Nor did Europe just realize that they must double their efforts to make sure that crisis around the world must be contained before spreading and going out of control. European countries experienced a huge influx of refugees in the 1990s due to the Bosnian war and later the Kosovo conflict. To them that was a European problem on their continent. They never believed that the stalemate in Syria and the many proxy wars fought that far from Europe could spill to Europe’s shores.

Warm welcome
Today, towns and citizens in the heart of Europe who had never heard of Syria are expected to welcome Syrians in the tens of thousands and offer them asylum.

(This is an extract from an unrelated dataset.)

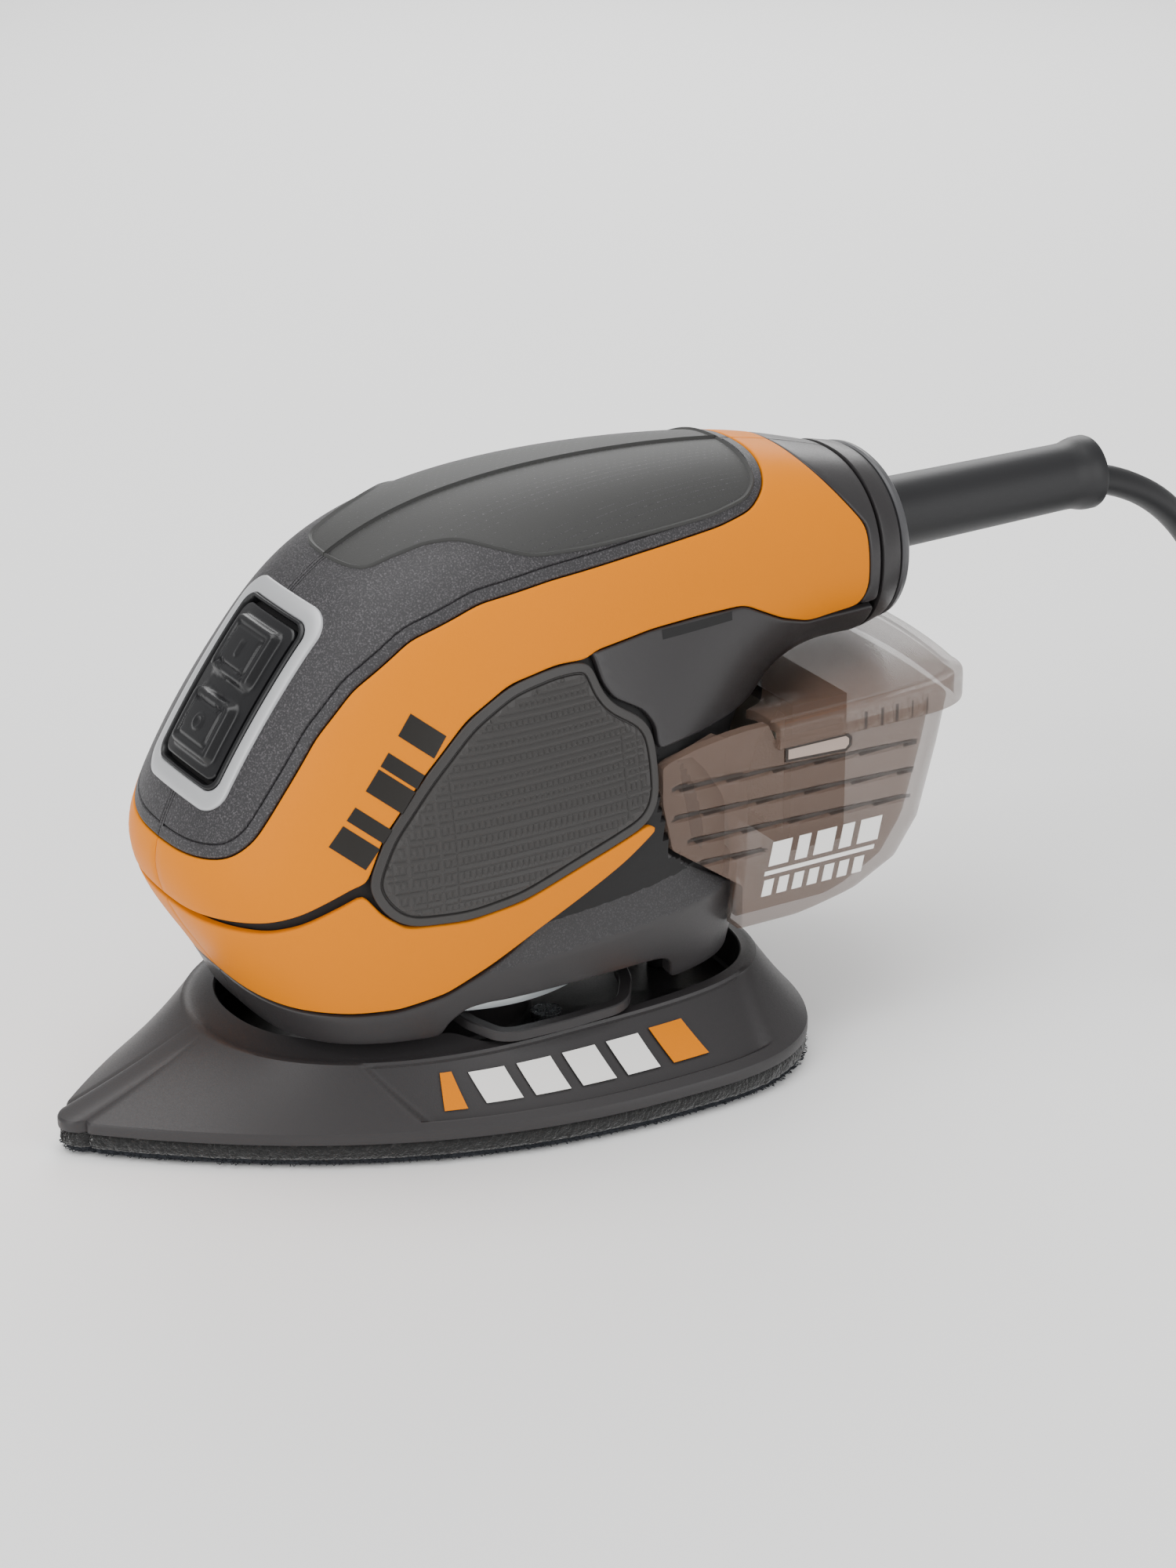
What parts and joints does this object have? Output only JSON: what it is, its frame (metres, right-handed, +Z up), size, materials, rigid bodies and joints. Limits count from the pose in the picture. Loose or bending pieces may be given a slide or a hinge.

They need to be praised regardless of how many refugees they welcome. After nearly 5 years of war, with more than quarter of a million killed and another estimated one million injured, imprisoned, tortured and missing, half the Syrian population of over 23 million is on the run. Even those who are not in the line of fire are packing up and heading out in search of a better future and one cannot blame them. With millions scattered inside Syria, and millions of refugees in Lebanon, Jordan, Turkey and elsewhere, Syrians are also human beings searching to line up a better future for their children. Increasingly the world seem to be failing them and their forced exile is likely to be both be extended and very long.